**Extracted data entries:**
★ ★ ★ ★ ★
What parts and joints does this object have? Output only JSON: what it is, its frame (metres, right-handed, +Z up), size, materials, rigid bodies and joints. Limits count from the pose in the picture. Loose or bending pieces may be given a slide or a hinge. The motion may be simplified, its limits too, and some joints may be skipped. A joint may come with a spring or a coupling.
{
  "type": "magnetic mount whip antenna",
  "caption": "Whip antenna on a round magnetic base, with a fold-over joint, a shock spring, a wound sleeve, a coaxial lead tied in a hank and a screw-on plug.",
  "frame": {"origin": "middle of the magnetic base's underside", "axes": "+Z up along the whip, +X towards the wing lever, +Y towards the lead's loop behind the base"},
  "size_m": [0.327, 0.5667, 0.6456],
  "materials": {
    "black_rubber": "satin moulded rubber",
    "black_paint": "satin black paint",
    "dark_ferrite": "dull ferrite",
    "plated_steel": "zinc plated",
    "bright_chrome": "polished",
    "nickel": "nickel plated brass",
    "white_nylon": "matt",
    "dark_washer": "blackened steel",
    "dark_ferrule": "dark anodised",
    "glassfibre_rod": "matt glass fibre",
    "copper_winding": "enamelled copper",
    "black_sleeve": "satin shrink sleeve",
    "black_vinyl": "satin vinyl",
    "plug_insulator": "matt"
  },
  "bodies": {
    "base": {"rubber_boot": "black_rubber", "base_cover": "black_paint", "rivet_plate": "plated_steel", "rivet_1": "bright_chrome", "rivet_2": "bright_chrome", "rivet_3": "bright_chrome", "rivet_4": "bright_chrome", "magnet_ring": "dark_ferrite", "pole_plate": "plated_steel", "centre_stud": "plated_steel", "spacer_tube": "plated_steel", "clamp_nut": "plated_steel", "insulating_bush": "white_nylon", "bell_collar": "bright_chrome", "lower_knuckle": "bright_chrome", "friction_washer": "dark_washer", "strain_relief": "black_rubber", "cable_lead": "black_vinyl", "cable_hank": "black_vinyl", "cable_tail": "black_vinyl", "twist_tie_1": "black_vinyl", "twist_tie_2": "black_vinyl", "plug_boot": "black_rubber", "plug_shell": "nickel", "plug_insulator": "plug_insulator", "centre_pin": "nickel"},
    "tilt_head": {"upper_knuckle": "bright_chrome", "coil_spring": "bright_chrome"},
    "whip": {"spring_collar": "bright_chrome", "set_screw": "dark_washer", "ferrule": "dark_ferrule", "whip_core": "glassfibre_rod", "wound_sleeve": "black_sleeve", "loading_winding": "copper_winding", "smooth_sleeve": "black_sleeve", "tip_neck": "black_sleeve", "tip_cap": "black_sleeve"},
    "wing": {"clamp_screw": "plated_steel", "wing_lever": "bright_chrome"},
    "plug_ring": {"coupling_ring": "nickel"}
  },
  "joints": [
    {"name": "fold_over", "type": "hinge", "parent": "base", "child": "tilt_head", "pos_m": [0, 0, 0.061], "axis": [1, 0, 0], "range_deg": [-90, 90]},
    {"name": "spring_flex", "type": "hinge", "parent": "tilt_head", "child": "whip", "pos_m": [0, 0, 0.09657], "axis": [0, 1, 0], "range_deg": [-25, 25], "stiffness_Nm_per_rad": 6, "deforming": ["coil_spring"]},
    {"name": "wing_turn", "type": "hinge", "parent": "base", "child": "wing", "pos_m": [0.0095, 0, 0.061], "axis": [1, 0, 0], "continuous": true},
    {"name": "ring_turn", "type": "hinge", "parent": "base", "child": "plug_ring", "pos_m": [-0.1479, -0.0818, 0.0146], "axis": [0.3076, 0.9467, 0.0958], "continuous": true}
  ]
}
★ ★ ★ ★ ★
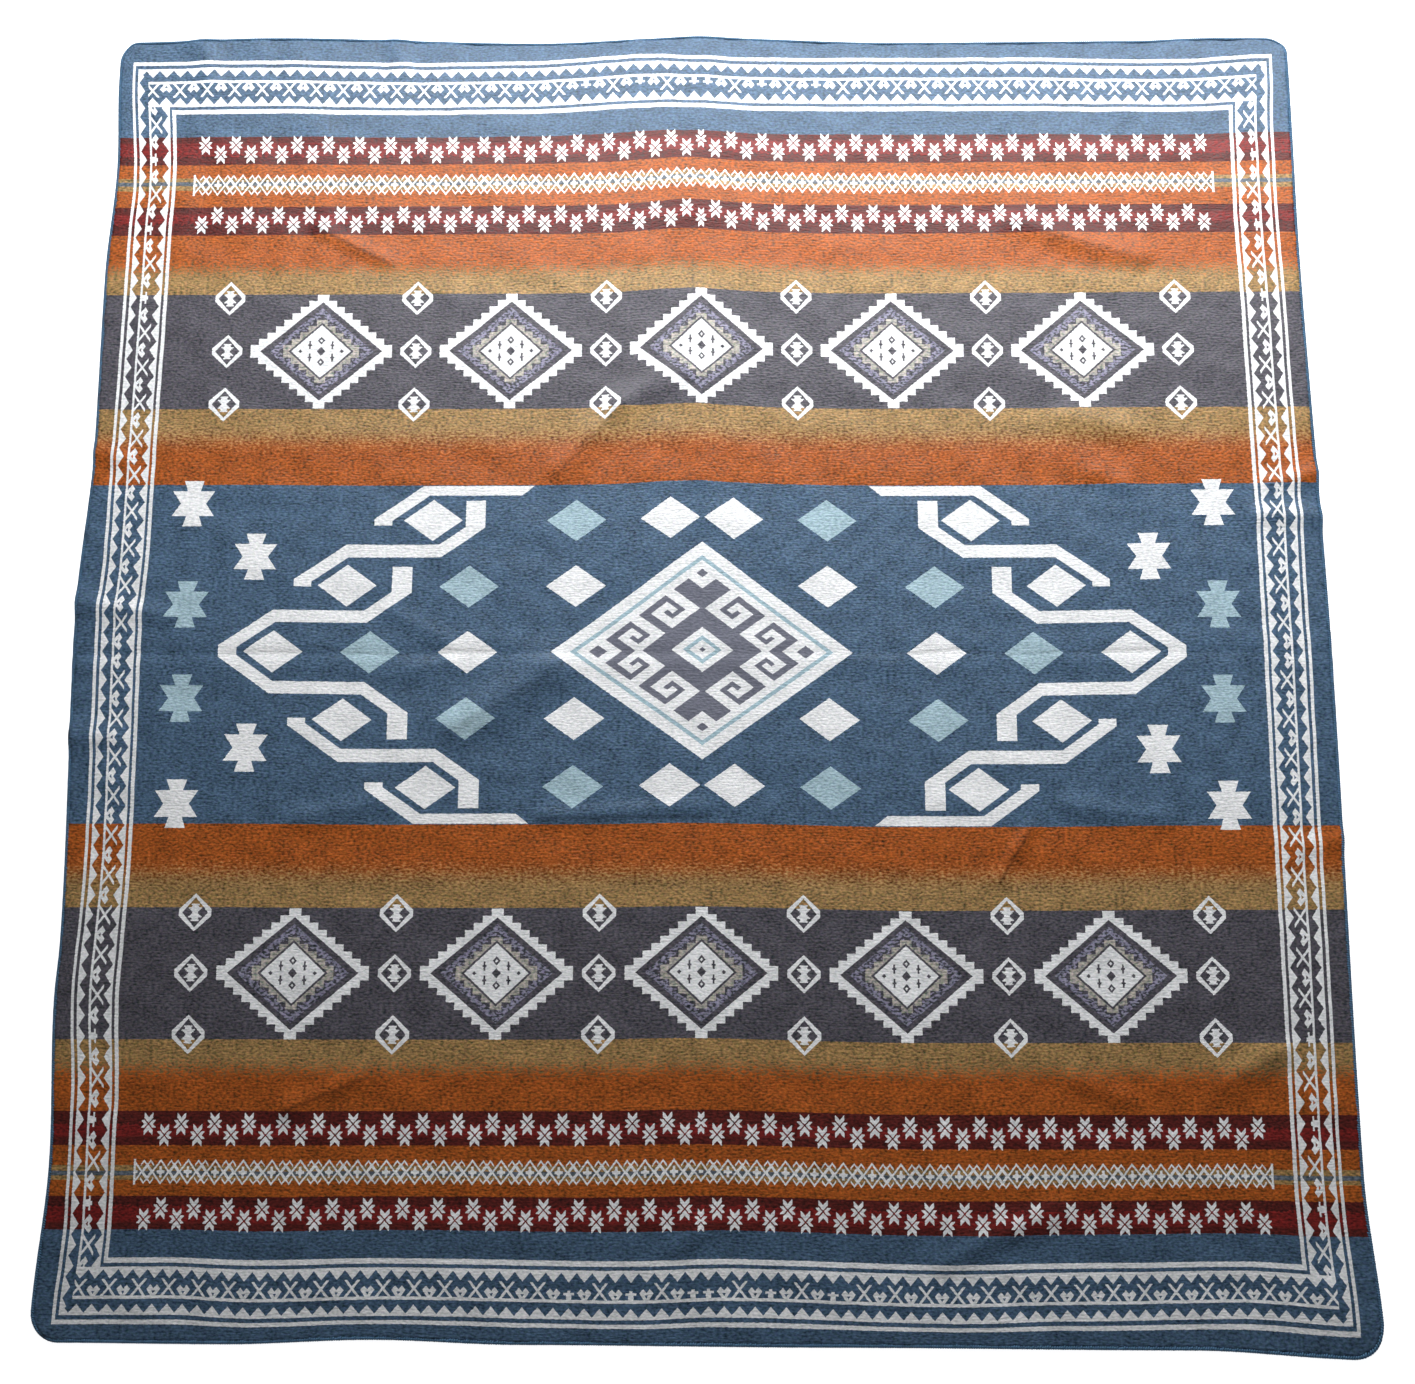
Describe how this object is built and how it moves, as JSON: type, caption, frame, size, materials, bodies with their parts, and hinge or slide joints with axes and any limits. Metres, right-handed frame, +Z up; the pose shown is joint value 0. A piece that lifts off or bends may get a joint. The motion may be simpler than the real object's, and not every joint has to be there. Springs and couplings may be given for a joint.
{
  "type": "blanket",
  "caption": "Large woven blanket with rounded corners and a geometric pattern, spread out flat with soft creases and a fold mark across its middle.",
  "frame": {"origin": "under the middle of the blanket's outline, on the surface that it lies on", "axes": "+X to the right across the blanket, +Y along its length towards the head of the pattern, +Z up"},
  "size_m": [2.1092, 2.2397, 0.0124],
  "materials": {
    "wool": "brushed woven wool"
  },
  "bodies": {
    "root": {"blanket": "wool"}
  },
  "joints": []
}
★ ★ ★ ★ ★
**Exercise description:** Scan the records for the string "this". Copy each line in which it appears.

**Task response:**
What parts and joints does this object have? Output only JSON: what it is, its frame (metres, right-handed, +Z up), size, materials, rigid bodies and joints. Limits count from the pose in the picture. Loose or bending pieces may be given a slide or a hinge. The motion may be simplified, its limits too, and some joints may be skipped. A joint may come with a spring or a coupling.
Describe how this object is built and how it moves, as JSON: type, caption, frame, size, materials, bodies with their parts, and hinge or slide joints with axes and any limits. Metres, right-handed frame, +Z up; the pose shown is joint value 0. A piece that lifts off or bends may get a joint. The motion may be simpler than the real object's, and not every joint has to be there. Springs and couplings may be given for a joint.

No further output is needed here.